Note that videos aren't running slow at all, but cpu usage is some like weird (sometimes maximum, sometimes low), and some x264 videos aren't being correctly decoded (I can post output if needed)

I'm using 9.1 stable prerelease, and have updated almost all ports yesterday (I will post some problems with nss soon)

Hope you can help me 

greetings ï¿½jr


----------



## SirDice (Oct 9, 2012)

Use VAAPI or VDPAU, not both. They both do the same thing but VDPAU is specifically for NVidia cards. VAAPI is mainly used for Intel cards.


----------



## ColdfireMC (Oct 9, 2012)

Ok, but how I can set vlc to use VDPAU?


----------



## SirDice (Oct 9, 2012)

Although they are different it looks like VLC simply lumps them together.

Did you enable VAAPI when building multimedia/vlc?


----------



## ColdfireMC (Oct 9, 2012)

SirDice said:
			
		

> Although they are different it looks like VLC simply lumps them together.
> 
> Did you enable VAAPI when building multimedia/vlc?

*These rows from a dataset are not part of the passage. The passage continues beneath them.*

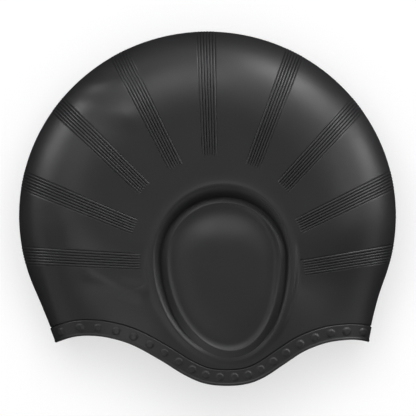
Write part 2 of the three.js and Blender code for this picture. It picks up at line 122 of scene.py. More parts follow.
@dataclass
class Crown:
    """The plain form of the cap: two domed sides that meet in the crest."""

    length: float = 230 * MM
    height: float = 216 * MM
    depth: float = 84 * MM
    crown_rise: float = 112.4 * MM
    rib_rise: float = 0.4 * MM
    crown_roll: float = 50 * MM
    cheek_roll: float = 88 * MM
    mouth_pull: float = 4.5 * MM
    pull_length: float = 58 * MM
    lip_rise: float = 0.8 * MM
    seam: float = 0.05 * MM
    slope_step: float = 0.05 * MM
    no_length: float = 1e-12
    corner_arc: float = 60.0
    front: Cheek = Cheek(23.0, 40.0, 0.056)
    back: Cheek = Cheek(20.0, 38.2, 0.092)
    fold_fade: float = 10 * MM
    folds: tuple[Fold, ...] = (
        Fold((-0.0757, 0.0756), (-0.0536, 0.0756), 6.9 * MM, 1.50 * MM),
        Fold((-0.0782, 0.0659), (-0.0488, 0.0549), 9.7 * MM, 1.30 * MM),
        Fold((-0.0708, -0.0391), (-0.0414, -0.0512), 7.8 * MM, 1.30 * MM),
        Fold((-0.0978, -0.0043), (-0.0920, -0.0205), 6.9 * MM, -0.67 * MM),
        Fold((-0.1080, 0.0110), (-0.1067, -0.0194), 5.1 * MM, 0.50 * MM),
        Fold((-0.1007, -0.0348), (-0.0915, -0.0672), 5.1 * MM, 0.50 * MM),
    )

    @property
    def middle(self) -> float:
        """Height of the middle plane above the floor."""
        return self.depth / 2

    @property
    def centre(self) -> np.ndarray:
        """Centre of the crest's ellipse."""
        return np.array([0.0, self.height / 2 - self.rib_rise - self.crown_rise])

    @property
    def front_corner(self) -> float:
        """Angle on the crest of the mouth's front corner."""
        return 180.0 + self.front.corner

    @property
    def back_corner(self) -> float:
        """Angle on the crest of the mouth's back corner."""
        return -self.back.corner

    def crest_radius(self, degrees: np.ndarray) -> np.ndarray:
        """Distance of the crest from its centre.

        Args:
            degrees: angles round the crest.

        Returns:
            The distance at each angle.
        """
        cos, sin = np.cos(np.radians(degrees)), np.sin(np.radians(degrees))
        ellipse = 1 / np.hypot(cos / (self.length / 2), sin / self.crown_rise)
        below = np.degrees(np.arcsin(np.clip(-sin, 0.0, 1.0)))
        radius = ellipse
        for cheek, here in ((self.front, cos < 0), (self.back, cos >= 0)):
            past = np.maximum(0.0, below - cheek.start) / (cheek.corner - cheek.start)
            radius = np.where(here, ellipse * (1 + cheek.flare * past**2), radius)
        return radius

    def crest_point(self, degrees: np.ndarray) -> np.ndarray:
        """Places on the crest at angles in degrees."""
        turn = np.radians(np.asarray(degrees, float))
        arm = np.stack([np.cos(turn), np.sin(turn)], -1)
        return self.centre + arm * self.crest_radius(degrees)[..., None]

    def crest_angle_from(self, corner: float, turn: float, distance: np.ndarray) -> np.ndarray:
        """Find the angles on the crest that lie at distances from a corner of the mouth.

        Args:
            corner: the corner's angle.
            turn: 1 or -1, the way to go round the crest.
            distance: straight distances from the corner.

        Returns:
            The angles in degrees.
        """
        start = self.crest_point(np.array(corner))
        near, far = np.zeros_like(distance), np.full_like(distance, self.corner_arc)
        for _ in range(SEARCH_STEPS):
            half = (near + far) / 2
            reach = np.linalg.norm(self.crest_point(corner + turn * half) - start, axis=-1)
            near = np.where(reach < distance, half, near)
            far = np.where(reach < distance, far, half)
        return corner + turn * near

    def pull(self, rise: np.ndarray) -> np.ndarray:
        """How far each side draws in at a height above the cap's middle."""
        share = (self.pull_length - self.height / 2 - rise) / self.pull_length
        return self.mouth_pull * smooth(share)

    def squared(self, places: np.ndarray) -> np.ndarray:
        """Square of the plain face's height over the middle plane.

        Args:
            places: places in the middle plane.

        Returns:
            The squares, below zero outside the crest.
        """
        arm = places - self.centre
        degrees = np.degrees(np.arctan2(arm[..., 1], arm[..., 0]))
        inset = self.crest_radius(degrees) - np.linalg.norm(arm, axis=-1)
        below = np.degrees(np.arcsin(np.clip(-np.sin(np.radians(degrees)), 0.0, 1.0)))
        roll = mix(self.crown_roll, self.cheek_roll, smooth(below / self.front.corner))
        share = np.minimum(inset / roll, 1.0)
        face = self.middle - self.lip_rise - self.pull(places[..., 1])
        return face**2 * (1 - (1 - share) ** 2)

    def face(self, places: np.ndarray) -> np.ndarray:
        """Height of the plain face over the middle plane, zero right by the crest."""
        found = np.sqrt(np.maximum(self.squared(places), 0.0))
        return np.where(found < self.seam, 0.0, found)

    def normals(self, places: np.ndarray, heights: np.ndarray) -> np.ndarray:
        """Directions square to the plain face.

        Args:
            places: places in the middle plane.
            heights: the face's height over each.

        Returns:
            One unit vector for each place.
        """
        step = self.slope_step
        east, north = np.array([step, 0.0]), np.array([0.0, step])
        slope_x = (self.squared(places + east) - self.squared(places - east)) / (4 * step)
        slope_y = (self.squared(places + north) - self.squared(places - north)) / (4 * step)
        found = np.stack([-slope_x, -slope_y, heights], -1)
        return found / np.maximum(np.linalg.norm(found, axis=-1, keepdims=True), self.no_length)

    def fold_rise(self, places: np.ndarray, heights: np.ndarray) -> np.ndarray:
        """Find how far the folds lift the upper side.

        Args:
            places: places in the middle plane.
            heights: the side's height over each.

        Returns:
            The rise at each place.
        """
        rise = np.zeros(len(places))
        for fold in self.folds:
            start, run = np.array(fold.start), np.subtract(fold.end, fold.start)
            along = np.clip((places - start) @ run / (run @ run), 0.0, 1.0)
            away = np.linalg.norm(places - start - along[:, None] * run, axis=1)
            rise += fold.rise * smooth(1 - away / fold.width)
        return rise * smooth(heights / self.fold_fade)


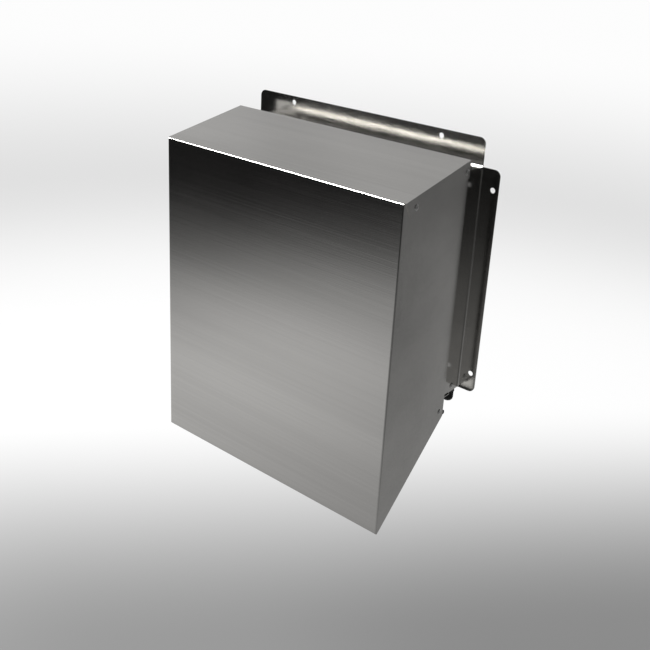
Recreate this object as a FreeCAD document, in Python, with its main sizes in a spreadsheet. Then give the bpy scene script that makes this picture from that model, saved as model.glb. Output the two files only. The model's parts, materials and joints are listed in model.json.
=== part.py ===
"""Wall-mounted stainless switchboard cabinet with a lift-off sloped cover.

Frame, in millimetres: X runs to the right of a person facing the cabinet, +Y points into
the wall and +Z up.  The origin is on the wall plane, in the middle of the wall tray's back.
"""
import FreeCAD, Part
import os
import re
import Sketcher

Vector = FreeCAD.Vector
Rotation = FreeCAD.Rotation

DIMENSIONS = {
    # folded sheet
    "sheet_gauge": 1.2,
    "bend_radius": 2,
    "tab_width": 23.4,
    "tab_start": 2.6,
    "tab_mitre": 15.5,
    "fold_gap": 0.4,
    "overcut": 5,
    # cover, measured from its front face and from the front's bottom edge
    "cover_width": 400,
    "cover_front": 460.5,
    "cover_depth": 144,
    "overall_depth": 185.3,
    "cover_drop": 309.3,
    "roof_rise": 27.8,
    "underside_rise": 119.1,
    "top_return": 12,
    "bottom_return": 16,
    "trim_depth": 5.3,
    "trim_height": 6,
    # blind rivets
    "rivet_radius": 2,
    "rivet_head": 4,
    "rivet_dome": 1.1,
    "rivet_tail": 2.4,
    "rivet_swell": 0.2,
    "front_rivet_in": 25,
    "rear_rivet_in": 137.2,
    "lower_rear_rivet_in": 134.4,
    "upper_rivet_inset": 13.3,
    "lower_rivet_inset": 14,
    # wall tray
    "tray_width": 394,
    "tray_height": 323.8,
    "tray_depth": 100,
    "side_flange": 26.5,
    "top_flange": 38.3,
    "flange_corner": 9,
    "fixing_hole": 3.75,
    "top_hole_pitch": 260,
    "top_hole_height": 29,
    "side_hole_pitch": 268,
    "side_hole_out": 18,
    "web_rivet_in": 19.5,
    "web_rivet_up": 9.3,
    "web_front_rivet_in": 82,
    "end_tab_height": 18,
    "end_tab_start": 15.5,
    "cable_entry_x": 120,
    "cable_entry_z": 132,
    "cable_entry": 18,
    "grommet_lip": 1.5,
    "grommet_flange": 3.5,
    "grommet_height": 2.2,
    "grommet_edge": 0.8,
    # earth stud
    "earth_stud_length": 20,
    "earth_collar": 3,
    "earth_nut_flats": 10,
    "earth_nut_height": 5,
    "lug_gap": 3,
    # cover fixings
    "fixing_pitch": 240,
    "stud_radius": 3,
    "stud_in": 30,
    "stud_length": 18,
    "stud_head_wide": 2,
    "stud_head_high": 1.5,
    "thread_lead": 0.8,
    "nut_radius": 9,
    "nut_height": 8,
    "nut_collar": 4.8,
    "nut_collar_high": 2,
    "knurl_radius": 0.7,
    "clip_width": 30,
    "clip_tongue": 3,
    "clip_clear": 2,
    "clip_foot": 14,
    # cable gland
    "gland_side": 9.2,
    "gland_in": 10.2,
    "gland_thread": 6,
    "gland_flats": 15,
    "gland_bore": 3.5,
    "gland_reach": 20,
    "gland_hex": 5,
    "gland_inside": 6,
    "gland_spigot": 8,
    "spigot_step": 0.5,
    "washer_gauge": 1,
    "locknut_height": 3,
    "seal_height": 2.7,
    "seal_gap": 0.2,
    "cap_floor": 2.1,
    "cap_cone": 4.5,
    "cap_wall": 0.5,
    "cap_clear": 0.3,
    "cap_groove": 0.55,
    # mounting plate and rails
    "plate_width": 340,
    "plate_low": 106,
    "plate_high": 147,
    "plate_gauge": 2,
    "standoff_length": 12.8,
    "standoff_x": 158,
    "standoff_inset": 12,
    "standoff_wall": 3,
    "plate_corner": 5,
    "plate_screw_head": 3.5,
    "rail_length": 300,
    "rail_height": 35,
    "rail_depth": 7.5,
    "upper_rail_z": 68,
    "lower_rail_z": 42,
    "rail_lip": 4,
    "rail_gauge": 1,
    "rail_screw_in": 17.5,
    "rail_screw_radius": 2.4,
    "rail_slot_start": 10,
    "rail_slot_length": 15,
    "rail_slot_half": 2.6,
    # modular devices
    "module_width": 17.8,
    "device_half_height": 41,
    "nose_half_height": 22.5,
    "shoulder_depth": 44,
    "nose_depth": 55,
    "pivot_depth": 46,
    "hub_radius": 8.4,
    "toggle_width": 7.6,
    "toggle_reach": 17.5,
    "toggle_angle": 42,
    "entry_depth": 26,
    "entry_radius": 2.6,
    "pin_radius": 1.5,
    "running_fit": 0.05,
    "side_clearance": 0.3,
    "button_radius": 3.8,
    "button_out": 3,
    "hook_depth": 3,
    "shoulder_edge": 4,
    "nose_draft": 0.6,
    "toggle_slot_half": 12.4,
    "toggle_slot_below": 9.4,
    "pole_screw_inset": 9.5,
    "pole_screw_well": 3.1,
    "pole_well_depth": 4,
    "entry_length": 10,
    # busbar
    "busbar_drop": 9.6,
    "busbar_gauge": 2,
    "busbar_height": 8,
    "tooth_width": 3,
    "tooth_length": 9,
    "shroud_wall": 1.5,
    "shroud_depth": 8,
    # terminals and bars
    "terminal_width": 6.2,
    "terminal_height": 45,
    "terminal_depth": 38,
    "bar_length": 90,
    "bar_section": 9,
    "bar_z": 92,
    "bar_x": 85,
    "bar_standoff": 9,
    "bar_screw_well": 1.9,
    "bar_well_depth": 3,
    "bar_wire_hole": 1.7,
    "terminal_row": 60,
    "terminal_well": 2.1,
    "terminal_well_depth": 4,
    "terminal_well_in": 12,
    "terminal_chamfer": 8,
    "end_stop_width": 8,
    "end_stop_gap": 0.4,
}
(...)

yes i did. reading other posts and vlc wiki, i realize that VDPAU isn't directly supported by VLC, it uses a VAAPI frontend to VDPAU, but code must be patched manually, isn't in the vlc's "stable" branch yet. is that correct at this time? 
anyway, instead of that, Mplayer supports VDPAU directly, i never used multimedia/mplayer, but if i want to see higher resolution videos using vdpau, probably is the best choice if i can't fix this lil' problem.


----------



## SirDice (Oct 10, 2012)

You might be right about that. http://wiki.videolan.org/VLC_VAAPI#nVidia

Funny how the link to the nvidia driver results in a 404 :\

I know for a fact MPlayer works with VDPAU as I use that myself :e


----------



## nox@ (Oct 14, 2012)

I'm not sure why you have problems with VAAPI (which runs as a wrapper for VDPAU since vlc doesn't know how to use VDPAU directly), but for the dvd playback problems I have an idea:  Playing crypted DVDs needs to send direct scsi commands so your user needs not only rw perms on /dev/cd0 but also on /dev/xpt0 and the corresponding /dev/passX device for your DVD drive.  You can run`# camcontrol devlist` to find out X.

HTH, 
Juergen


----------



## ColdfireMC (Oct 21, 2012)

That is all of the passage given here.